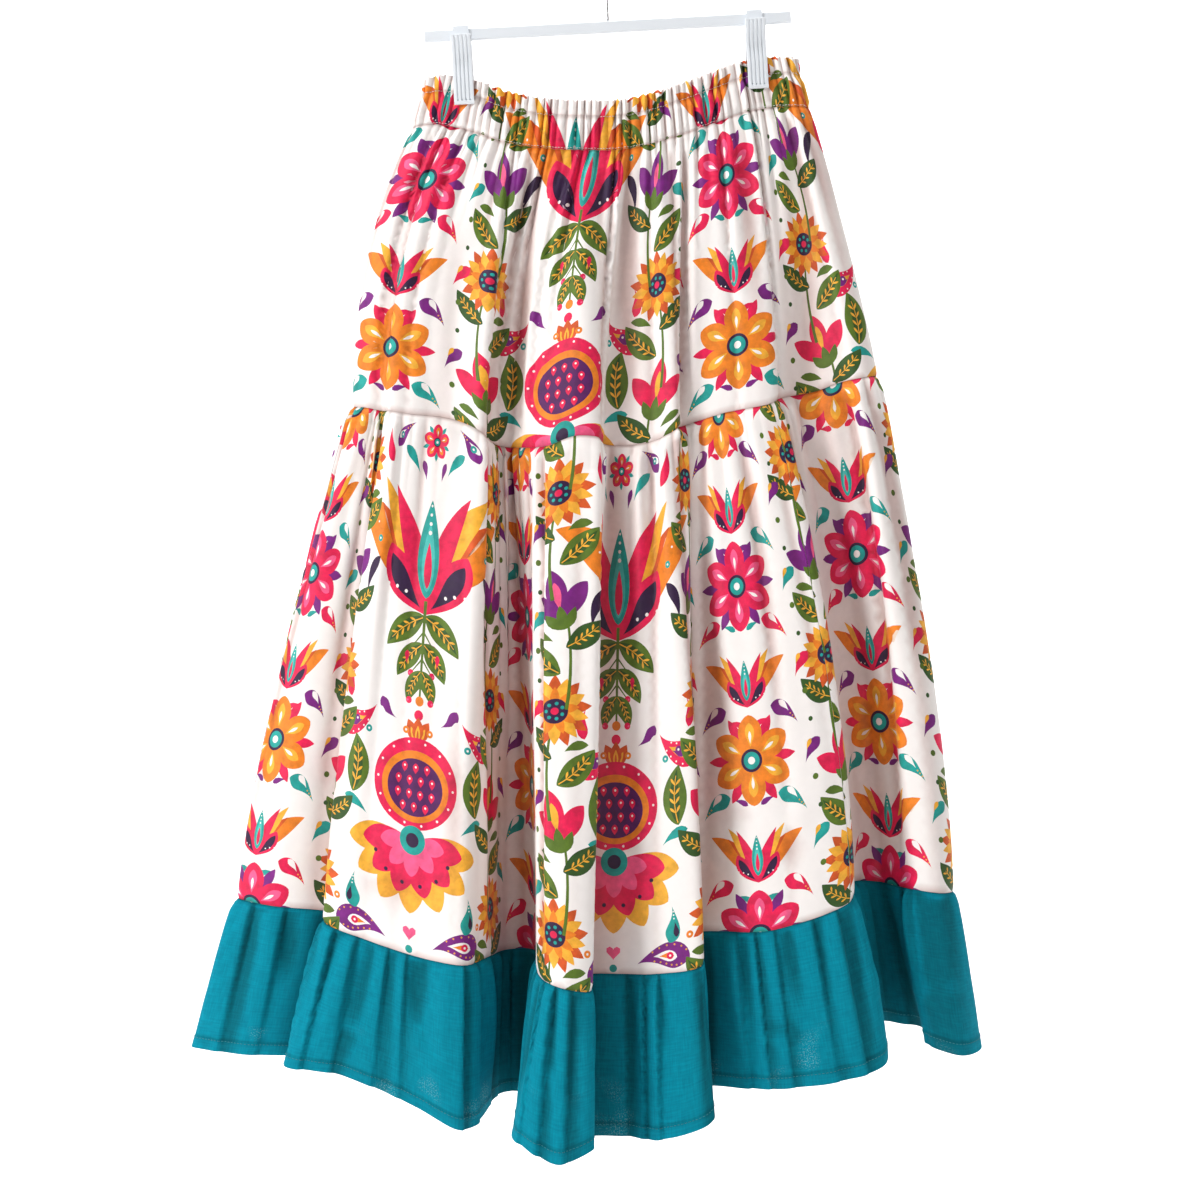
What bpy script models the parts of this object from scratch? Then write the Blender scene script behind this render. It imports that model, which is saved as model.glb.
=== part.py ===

--

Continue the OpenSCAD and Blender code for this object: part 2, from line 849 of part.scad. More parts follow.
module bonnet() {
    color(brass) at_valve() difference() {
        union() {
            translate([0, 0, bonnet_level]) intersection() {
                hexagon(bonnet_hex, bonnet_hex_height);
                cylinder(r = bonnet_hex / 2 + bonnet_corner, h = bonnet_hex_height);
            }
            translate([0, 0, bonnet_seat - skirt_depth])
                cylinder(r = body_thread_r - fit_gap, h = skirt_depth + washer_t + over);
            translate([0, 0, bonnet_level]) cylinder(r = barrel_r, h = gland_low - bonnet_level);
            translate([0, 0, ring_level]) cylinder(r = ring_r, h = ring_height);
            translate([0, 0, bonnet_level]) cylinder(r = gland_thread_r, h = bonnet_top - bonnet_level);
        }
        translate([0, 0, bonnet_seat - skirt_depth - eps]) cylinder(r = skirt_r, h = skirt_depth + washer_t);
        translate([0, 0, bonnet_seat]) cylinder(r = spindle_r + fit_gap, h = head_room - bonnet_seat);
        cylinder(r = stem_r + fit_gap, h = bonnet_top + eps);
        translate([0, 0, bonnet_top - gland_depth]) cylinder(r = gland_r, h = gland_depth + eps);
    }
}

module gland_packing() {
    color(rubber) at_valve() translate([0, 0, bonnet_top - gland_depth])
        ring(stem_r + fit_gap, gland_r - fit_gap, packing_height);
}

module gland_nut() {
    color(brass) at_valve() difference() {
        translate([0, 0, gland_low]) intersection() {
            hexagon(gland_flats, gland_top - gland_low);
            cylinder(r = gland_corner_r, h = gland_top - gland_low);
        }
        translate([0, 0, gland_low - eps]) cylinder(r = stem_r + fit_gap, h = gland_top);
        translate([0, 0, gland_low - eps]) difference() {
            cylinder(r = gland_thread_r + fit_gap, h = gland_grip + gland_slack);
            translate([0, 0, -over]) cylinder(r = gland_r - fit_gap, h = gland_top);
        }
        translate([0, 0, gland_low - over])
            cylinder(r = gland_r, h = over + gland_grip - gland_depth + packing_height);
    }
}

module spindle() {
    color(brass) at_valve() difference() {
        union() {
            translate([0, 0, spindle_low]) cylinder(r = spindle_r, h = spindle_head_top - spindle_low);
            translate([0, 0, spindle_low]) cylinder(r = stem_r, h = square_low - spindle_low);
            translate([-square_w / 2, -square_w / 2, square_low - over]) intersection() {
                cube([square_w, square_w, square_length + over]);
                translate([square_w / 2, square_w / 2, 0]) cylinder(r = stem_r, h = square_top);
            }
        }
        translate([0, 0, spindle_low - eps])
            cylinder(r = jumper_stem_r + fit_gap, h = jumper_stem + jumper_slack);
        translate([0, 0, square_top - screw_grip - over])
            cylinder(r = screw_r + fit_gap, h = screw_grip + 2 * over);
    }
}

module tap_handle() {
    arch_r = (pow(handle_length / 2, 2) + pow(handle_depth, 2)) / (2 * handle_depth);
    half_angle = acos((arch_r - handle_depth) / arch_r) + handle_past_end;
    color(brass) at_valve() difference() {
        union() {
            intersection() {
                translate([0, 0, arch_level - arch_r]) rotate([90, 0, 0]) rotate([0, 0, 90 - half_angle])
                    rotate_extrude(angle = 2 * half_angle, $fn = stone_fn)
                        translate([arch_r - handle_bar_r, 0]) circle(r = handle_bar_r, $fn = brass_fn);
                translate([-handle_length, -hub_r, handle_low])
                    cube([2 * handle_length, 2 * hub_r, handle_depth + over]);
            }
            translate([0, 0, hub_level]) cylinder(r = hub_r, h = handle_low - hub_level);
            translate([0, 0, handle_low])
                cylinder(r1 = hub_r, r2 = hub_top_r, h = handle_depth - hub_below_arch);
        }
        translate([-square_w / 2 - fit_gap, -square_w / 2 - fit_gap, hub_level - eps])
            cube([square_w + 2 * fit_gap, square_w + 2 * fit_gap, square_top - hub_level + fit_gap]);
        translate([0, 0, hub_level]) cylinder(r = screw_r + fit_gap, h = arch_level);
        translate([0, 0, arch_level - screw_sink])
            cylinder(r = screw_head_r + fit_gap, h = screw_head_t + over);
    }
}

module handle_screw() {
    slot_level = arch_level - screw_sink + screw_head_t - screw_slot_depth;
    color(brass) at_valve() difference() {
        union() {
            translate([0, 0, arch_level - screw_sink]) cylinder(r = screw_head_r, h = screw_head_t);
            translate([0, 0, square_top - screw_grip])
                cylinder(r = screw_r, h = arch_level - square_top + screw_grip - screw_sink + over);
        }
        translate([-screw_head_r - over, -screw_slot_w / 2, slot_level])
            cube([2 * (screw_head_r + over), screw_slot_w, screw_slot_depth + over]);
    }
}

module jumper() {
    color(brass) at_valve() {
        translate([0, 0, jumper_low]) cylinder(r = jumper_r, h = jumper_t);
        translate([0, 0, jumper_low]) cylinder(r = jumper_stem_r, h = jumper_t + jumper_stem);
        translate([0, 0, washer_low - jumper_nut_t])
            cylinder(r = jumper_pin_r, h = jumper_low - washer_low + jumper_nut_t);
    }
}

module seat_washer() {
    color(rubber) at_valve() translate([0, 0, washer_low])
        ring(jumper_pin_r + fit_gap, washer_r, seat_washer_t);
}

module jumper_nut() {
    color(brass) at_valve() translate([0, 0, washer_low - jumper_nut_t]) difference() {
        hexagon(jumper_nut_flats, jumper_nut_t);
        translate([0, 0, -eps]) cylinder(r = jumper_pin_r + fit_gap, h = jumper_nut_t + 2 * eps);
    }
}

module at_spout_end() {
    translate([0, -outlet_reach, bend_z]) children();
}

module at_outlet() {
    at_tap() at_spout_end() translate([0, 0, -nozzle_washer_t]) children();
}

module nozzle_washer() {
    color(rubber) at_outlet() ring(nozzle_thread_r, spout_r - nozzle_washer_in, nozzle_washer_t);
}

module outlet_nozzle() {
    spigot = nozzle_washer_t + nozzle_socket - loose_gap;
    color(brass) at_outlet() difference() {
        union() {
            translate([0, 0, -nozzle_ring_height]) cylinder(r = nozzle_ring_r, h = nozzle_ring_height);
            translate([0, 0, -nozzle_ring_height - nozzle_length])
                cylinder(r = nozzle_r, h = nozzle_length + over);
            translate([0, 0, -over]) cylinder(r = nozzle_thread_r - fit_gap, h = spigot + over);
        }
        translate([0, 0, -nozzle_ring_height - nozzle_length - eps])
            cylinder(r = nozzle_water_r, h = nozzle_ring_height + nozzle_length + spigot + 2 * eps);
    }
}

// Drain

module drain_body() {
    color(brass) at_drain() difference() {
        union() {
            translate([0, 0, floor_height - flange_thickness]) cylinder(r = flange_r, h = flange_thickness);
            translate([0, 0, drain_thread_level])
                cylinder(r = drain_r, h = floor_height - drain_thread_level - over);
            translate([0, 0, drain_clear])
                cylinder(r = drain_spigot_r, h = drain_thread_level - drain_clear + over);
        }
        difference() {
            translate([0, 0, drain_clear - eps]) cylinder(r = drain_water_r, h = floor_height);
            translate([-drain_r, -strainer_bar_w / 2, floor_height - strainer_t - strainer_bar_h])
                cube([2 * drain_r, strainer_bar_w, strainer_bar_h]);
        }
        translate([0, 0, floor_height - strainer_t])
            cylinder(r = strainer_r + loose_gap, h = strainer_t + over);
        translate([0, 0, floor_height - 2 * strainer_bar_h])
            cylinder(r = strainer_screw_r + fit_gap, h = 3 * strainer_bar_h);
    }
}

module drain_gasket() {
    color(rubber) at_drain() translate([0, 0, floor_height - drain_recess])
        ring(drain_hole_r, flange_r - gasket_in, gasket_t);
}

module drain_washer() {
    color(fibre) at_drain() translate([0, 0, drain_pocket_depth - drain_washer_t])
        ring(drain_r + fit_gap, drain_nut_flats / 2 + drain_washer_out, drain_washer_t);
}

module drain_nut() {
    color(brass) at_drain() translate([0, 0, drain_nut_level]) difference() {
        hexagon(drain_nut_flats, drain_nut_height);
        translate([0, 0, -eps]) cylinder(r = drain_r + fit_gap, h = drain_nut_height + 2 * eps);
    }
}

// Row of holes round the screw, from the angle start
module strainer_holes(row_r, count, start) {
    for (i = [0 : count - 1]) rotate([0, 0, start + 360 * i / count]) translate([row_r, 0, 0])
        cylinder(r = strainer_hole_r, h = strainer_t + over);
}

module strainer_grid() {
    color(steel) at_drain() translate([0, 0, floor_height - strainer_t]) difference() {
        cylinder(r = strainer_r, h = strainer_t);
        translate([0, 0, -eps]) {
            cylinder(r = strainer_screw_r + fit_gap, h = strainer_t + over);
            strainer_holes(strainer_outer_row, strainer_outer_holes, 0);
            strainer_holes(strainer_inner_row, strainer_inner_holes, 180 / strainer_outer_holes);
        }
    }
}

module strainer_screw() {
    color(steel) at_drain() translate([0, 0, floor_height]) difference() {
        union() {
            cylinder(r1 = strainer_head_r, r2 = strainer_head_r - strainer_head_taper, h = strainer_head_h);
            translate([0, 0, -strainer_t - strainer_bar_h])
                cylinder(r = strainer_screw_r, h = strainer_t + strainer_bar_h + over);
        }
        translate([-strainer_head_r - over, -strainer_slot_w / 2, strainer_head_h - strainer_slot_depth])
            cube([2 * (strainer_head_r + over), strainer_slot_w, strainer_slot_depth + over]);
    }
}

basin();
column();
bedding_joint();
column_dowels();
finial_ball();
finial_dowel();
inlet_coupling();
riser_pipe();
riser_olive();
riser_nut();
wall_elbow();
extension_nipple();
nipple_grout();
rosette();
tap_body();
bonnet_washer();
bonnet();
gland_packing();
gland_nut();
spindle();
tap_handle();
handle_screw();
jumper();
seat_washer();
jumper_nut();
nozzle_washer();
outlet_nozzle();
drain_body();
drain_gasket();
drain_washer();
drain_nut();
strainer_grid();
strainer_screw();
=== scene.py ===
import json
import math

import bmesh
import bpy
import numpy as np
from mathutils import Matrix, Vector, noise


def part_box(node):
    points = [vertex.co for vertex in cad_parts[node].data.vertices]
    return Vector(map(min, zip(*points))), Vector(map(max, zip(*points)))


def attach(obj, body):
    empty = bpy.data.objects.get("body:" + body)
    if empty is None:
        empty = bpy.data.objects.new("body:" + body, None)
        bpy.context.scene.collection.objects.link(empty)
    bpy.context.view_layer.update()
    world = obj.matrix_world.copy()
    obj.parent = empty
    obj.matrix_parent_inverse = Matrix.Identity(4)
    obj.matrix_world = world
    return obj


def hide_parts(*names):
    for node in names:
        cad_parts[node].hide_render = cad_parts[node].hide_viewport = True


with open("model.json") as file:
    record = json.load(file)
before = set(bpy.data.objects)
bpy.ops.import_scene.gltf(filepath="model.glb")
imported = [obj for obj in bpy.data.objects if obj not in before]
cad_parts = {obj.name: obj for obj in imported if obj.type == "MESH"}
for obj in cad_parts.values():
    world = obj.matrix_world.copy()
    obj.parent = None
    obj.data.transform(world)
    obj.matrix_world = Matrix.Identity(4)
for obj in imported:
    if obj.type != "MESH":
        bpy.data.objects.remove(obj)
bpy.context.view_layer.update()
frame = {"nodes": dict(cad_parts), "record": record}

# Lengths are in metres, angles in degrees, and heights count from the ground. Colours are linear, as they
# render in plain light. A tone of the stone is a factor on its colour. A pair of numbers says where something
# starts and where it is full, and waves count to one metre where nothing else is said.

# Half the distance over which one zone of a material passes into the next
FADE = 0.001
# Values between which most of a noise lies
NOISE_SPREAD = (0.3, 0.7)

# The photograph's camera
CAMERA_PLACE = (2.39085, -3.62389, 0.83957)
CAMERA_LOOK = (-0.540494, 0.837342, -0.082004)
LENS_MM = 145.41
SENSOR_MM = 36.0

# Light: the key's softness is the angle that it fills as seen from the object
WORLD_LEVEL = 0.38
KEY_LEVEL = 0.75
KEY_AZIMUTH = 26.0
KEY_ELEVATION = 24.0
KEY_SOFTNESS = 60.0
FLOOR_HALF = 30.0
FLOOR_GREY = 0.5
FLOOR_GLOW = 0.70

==

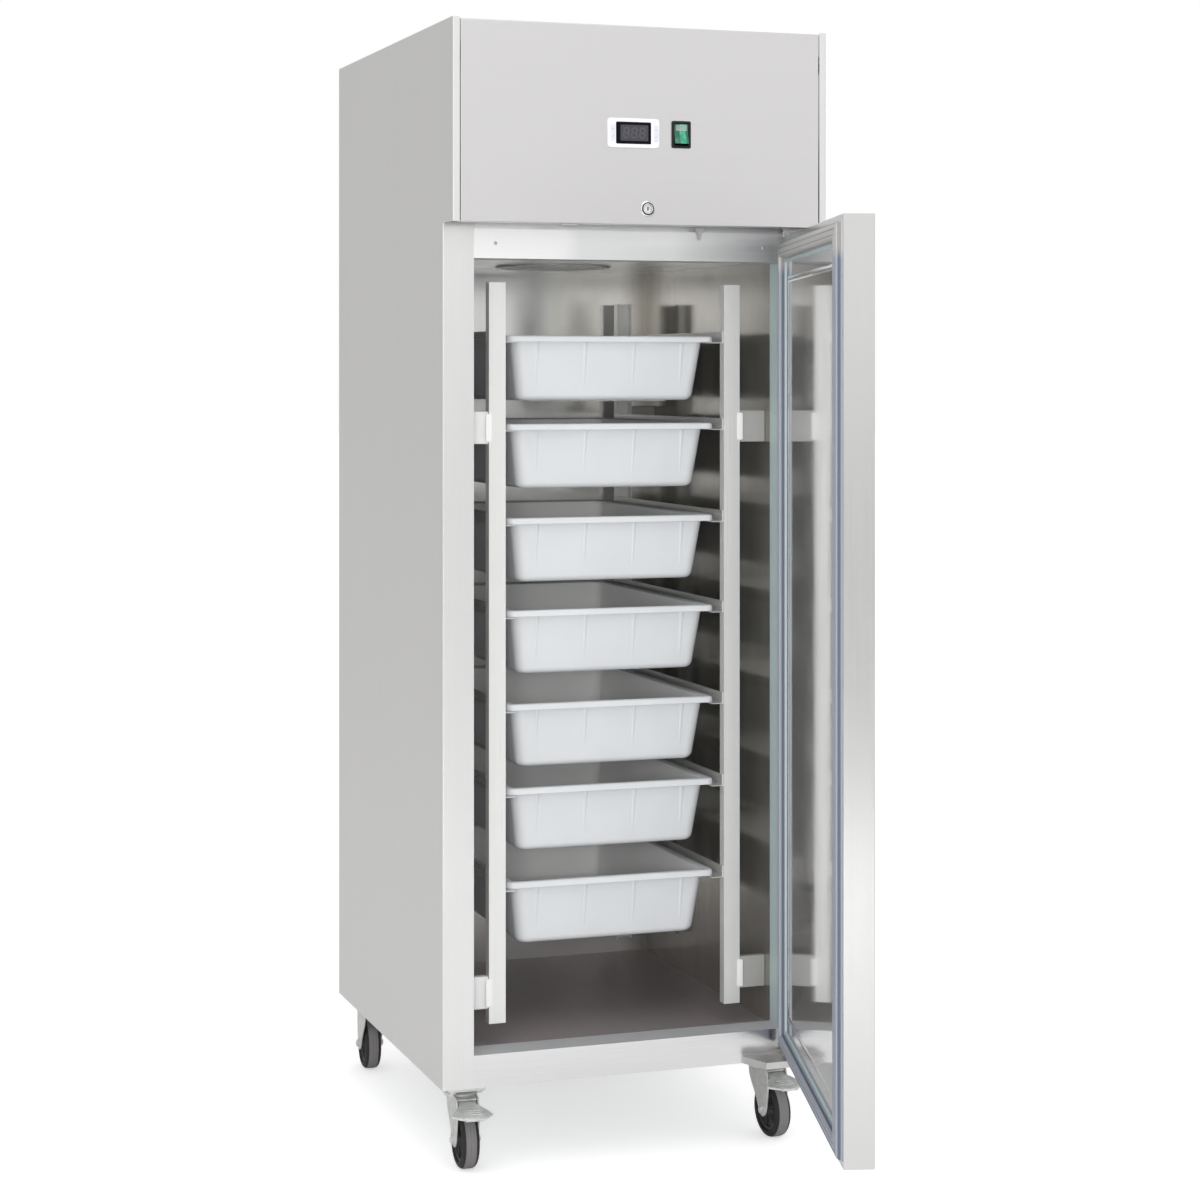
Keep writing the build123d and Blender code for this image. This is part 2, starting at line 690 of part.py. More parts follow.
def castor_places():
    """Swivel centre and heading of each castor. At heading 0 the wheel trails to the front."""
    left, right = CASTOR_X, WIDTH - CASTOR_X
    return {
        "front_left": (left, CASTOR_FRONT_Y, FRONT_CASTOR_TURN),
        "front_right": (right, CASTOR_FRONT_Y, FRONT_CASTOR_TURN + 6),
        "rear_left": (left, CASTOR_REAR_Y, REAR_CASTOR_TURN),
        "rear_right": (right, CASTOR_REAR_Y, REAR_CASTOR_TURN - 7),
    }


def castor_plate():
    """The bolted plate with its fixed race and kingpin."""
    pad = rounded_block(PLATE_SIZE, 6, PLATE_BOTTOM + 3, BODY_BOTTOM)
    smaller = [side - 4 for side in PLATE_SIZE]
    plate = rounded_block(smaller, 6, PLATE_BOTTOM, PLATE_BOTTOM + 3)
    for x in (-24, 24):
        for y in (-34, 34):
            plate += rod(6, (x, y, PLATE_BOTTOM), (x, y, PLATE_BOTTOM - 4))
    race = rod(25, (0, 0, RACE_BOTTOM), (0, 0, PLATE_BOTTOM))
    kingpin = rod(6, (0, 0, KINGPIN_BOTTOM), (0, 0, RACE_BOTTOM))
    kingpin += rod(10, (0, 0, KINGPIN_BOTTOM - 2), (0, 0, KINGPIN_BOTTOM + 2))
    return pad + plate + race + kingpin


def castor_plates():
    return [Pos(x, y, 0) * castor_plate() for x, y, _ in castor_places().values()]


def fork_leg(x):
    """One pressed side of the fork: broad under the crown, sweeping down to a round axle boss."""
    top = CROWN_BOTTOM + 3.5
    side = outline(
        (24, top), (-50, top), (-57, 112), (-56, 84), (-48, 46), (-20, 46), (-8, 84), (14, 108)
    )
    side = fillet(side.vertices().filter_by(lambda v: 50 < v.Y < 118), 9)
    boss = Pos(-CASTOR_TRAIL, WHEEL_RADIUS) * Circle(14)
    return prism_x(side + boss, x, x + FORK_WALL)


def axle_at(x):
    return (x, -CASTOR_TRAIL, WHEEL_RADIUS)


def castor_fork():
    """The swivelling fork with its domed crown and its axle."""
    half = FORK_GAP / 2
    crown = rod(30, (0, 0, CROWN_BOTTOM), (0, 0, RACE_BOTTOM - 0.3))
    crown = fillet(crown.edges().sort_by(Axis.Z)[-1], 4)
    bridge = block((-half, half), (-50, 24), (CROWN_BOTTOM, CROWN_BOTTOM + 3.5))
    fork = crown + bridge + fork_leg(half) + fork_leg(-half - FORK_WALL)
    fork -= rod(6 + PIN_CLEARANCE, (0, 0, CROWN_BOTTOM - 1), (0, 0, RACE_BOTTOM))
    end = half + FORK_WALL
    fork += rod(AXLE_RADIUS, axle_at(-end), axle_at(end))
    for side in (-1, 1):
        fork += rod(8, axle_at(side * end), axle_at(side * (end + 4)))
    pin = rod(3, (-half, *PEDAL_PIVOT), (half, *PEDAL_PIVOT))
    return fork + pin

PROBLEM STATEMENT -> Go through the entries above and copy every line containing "which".

COMPLETE OUTPUT ->
What bpy script models the parts of this object from scratch? Then write the Blender scene script behind this render. It imports that model, which is saved as model.glb.
# Half the distance over which one zone of a material passes into the next
# Values between which most of a noise lies